* **What to produce**
Write the data out again in full, with no departure from the original.

* **Stored data**
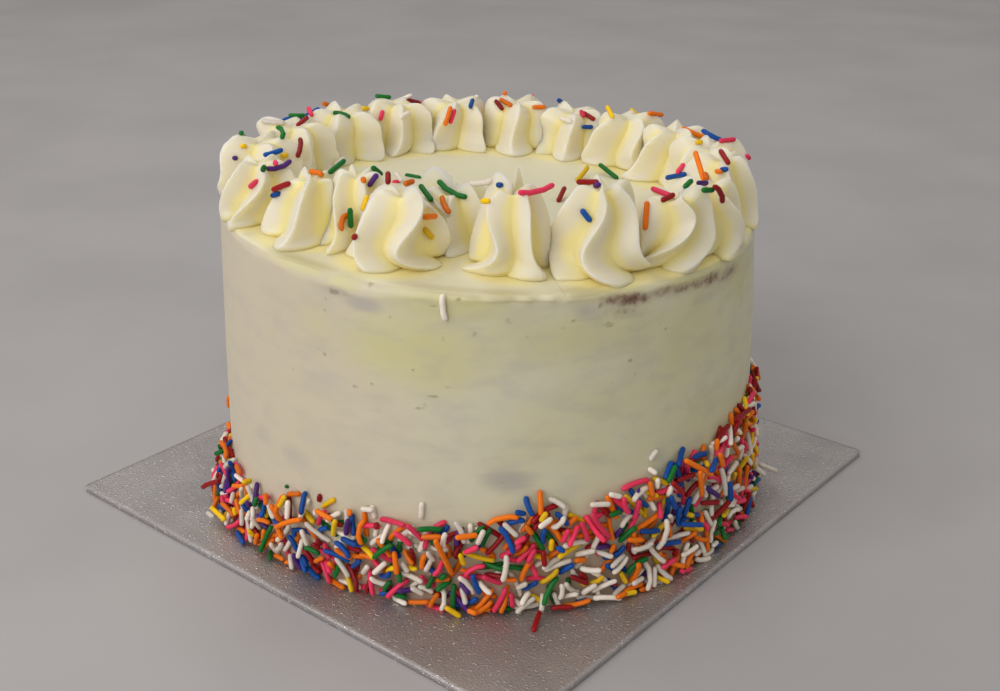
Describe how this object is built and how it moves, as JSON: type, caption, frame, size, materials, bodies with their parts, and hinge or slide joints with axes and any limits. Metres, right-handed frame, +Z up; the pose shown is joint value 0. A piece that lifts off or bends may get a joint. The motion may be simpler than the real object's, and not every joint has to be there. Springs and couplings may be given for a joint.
{
  "type": "iced layer cake on square cake card",
  "caption": "Round layer cake in scraped buttercream on a thin square foil card, with a ring of piped star swirls on its rim and a band of rod sprinkles round its foot.",
  "frame": {"origin": "centre of the square card's underside, on the surface that the cake stands on", "axes": "+Z up, +X and +Y along the card's sides; the cake's front, with its tallest swirls, faces the corner between +X and -Y"},
  "size_m": [0.2032, 0.2032, 0.1335],
  "materials": {
    "icing": "scraped buttercream, semi-matt, ivory, with faint scraper marks and thin patches",
    "cream": "piped buttercream, soft satin, pale ivory with yellower grooves",
    "foil": "silver foil with a fine embossed grain over board",
    "sprinkle_white": "white sugar rod with a thin satin glaze",
    "sprinkle_pink": "pink sugar rod with a thin satin glaze",
    "sprinkle_red": "red sugar rod with a thin satin glaze",
    "sprinkle_orange": "orange sugar rod with a thin satin glaze",
    "sprinkle_yellow": "yellow sugar rod with a thin satin glaze",
    "sprinkle_green": "green sugar rod with a thin satin glaze",
    "sprinkle_blue": "blue sugar rod with a thin satin glaze",
    "sprinkle_purple": "purple sugar rod with a thin satin glaze"
  },
  "bodies": {
    "root": {"cake_card": "foil", "iced_cake": "icing", "swirl_01": "cream", "swirl_02": "cream", "swirl_03": "cream", "swirl_04": "cream", "swirl_05": "cream", "swirl_06": "cream", "swirl_07": "cream", "swirl_08": "cream", "swirl_09": "cream", "swirl_10": "cream", "swirl_11": "cream", "swirl_12": "cream", "swirl_13": "cream", "swirl_14": "cream", "swirl_15": "cream", "swirl_16": "cream", "swirl_17": "cream", "swirl_18": "cream", "swirl_19": "cream", "swirl_20": "cream"}
  },
  "joints": []
}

* **Completed task**
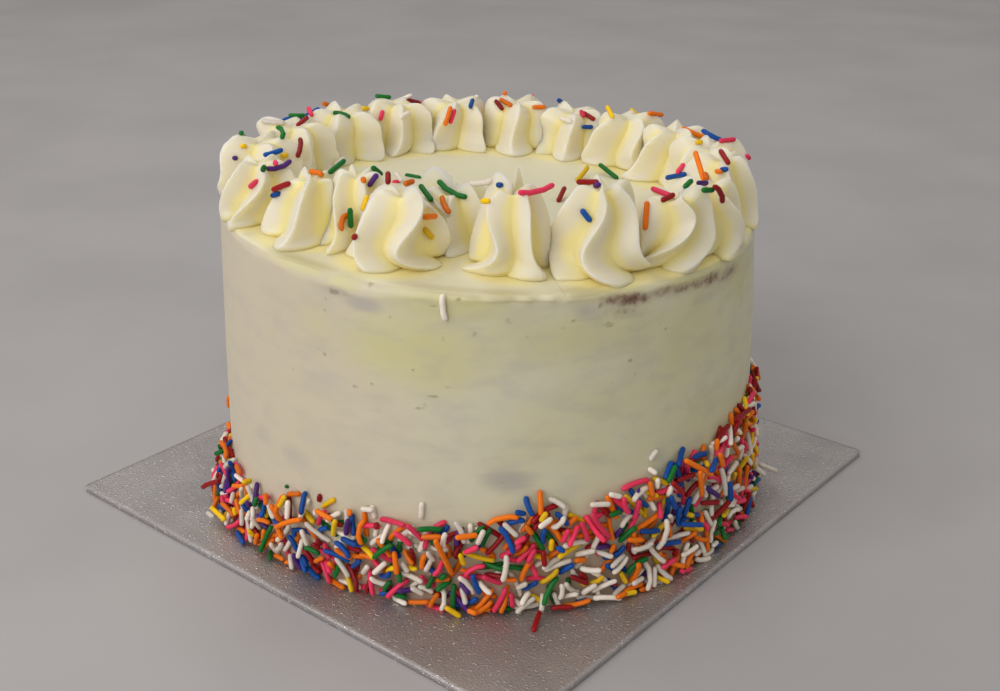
Describe how this object is built and how it moves, as JSON: type, caption, frame, size, materials, bodies with their parts, and hinge or slide joints with axes and any limits. Metres, right-handed frame, +Z up; the pose shown is joint value 0. A piece that lifts off or bends may get a joint. The motion may be simpler than the real object's, and not every joint has to be there. Springs and couplings may be given for a joint.
{
  "type": "iced layer cake on square cake card",
  "caption": "Round layer cake in scraped buttercream on a thin square foil card, with a ring of piped star swirls on its rim and a band of rod sprinkles round its foot.",
  "frame": {"origin": "centre of the square card's underside, on the surface that the cake stands on", "axes": "+Z up, +X and +Y along the card's sides; the cake's front, with its tallest swirls, faces the corner between +X and -Y"},
  "size_m": [0.2032, 0.2032, 0.1335],
  "materials": {
    "icing": "scraped buttercream, semi-matt, ivory, with faint scraper marks and thin patches",
    "cream": "piped buttercream, soft satin, pale ivory with yellower grooves",
    "foil": "silver foil with a fine embossed grain over board",
    "sprinkle_white": "white sugar rod with a thin satin glaze",
    "sprinkle_pink": "pink sugar rod with a thin satin glaze",
    "sprinkle_red": "red sugar rod with a thin satin glaze",
    "sprinkle_orange": "orange sugar rod with a thin satin glaze",
    "sprinkle_yellow": "yellow sugar rod with a thin satin glaze",
    "sprinkle_green": "green sugar rod with a thin satin glaze",
    "sprinkle_blue": "blue sugar rod with a thin satin glaze",
    "sprinkle_purple": "purple sugar rod with a thin satin glaze"
  },
  "bodies": {
    "root": {"cake_card": "foil", "iced_cake": "icing", "swirl_01": "cream", "swirl_02": "cream", "swirl_03": "cream", "swirl_04": "cream", "swirl_05": "cream", "swirl_06": "cream", "swirl_07": "cream", "swirl_08": "cream", "swirl_09": "cream", "swirl_10": "cream", "swirl_11": "cream", "swirl_12": "cream", "swirl_13": "cream", "swirl_14": "cream", "swirl_15": "cream", "swirl_16": "cream", "swirl_17": "cream", "swirl_18": "cream", "swirl_19": "cream", "swirl_20": "cream"}
  },
  "joints": []
}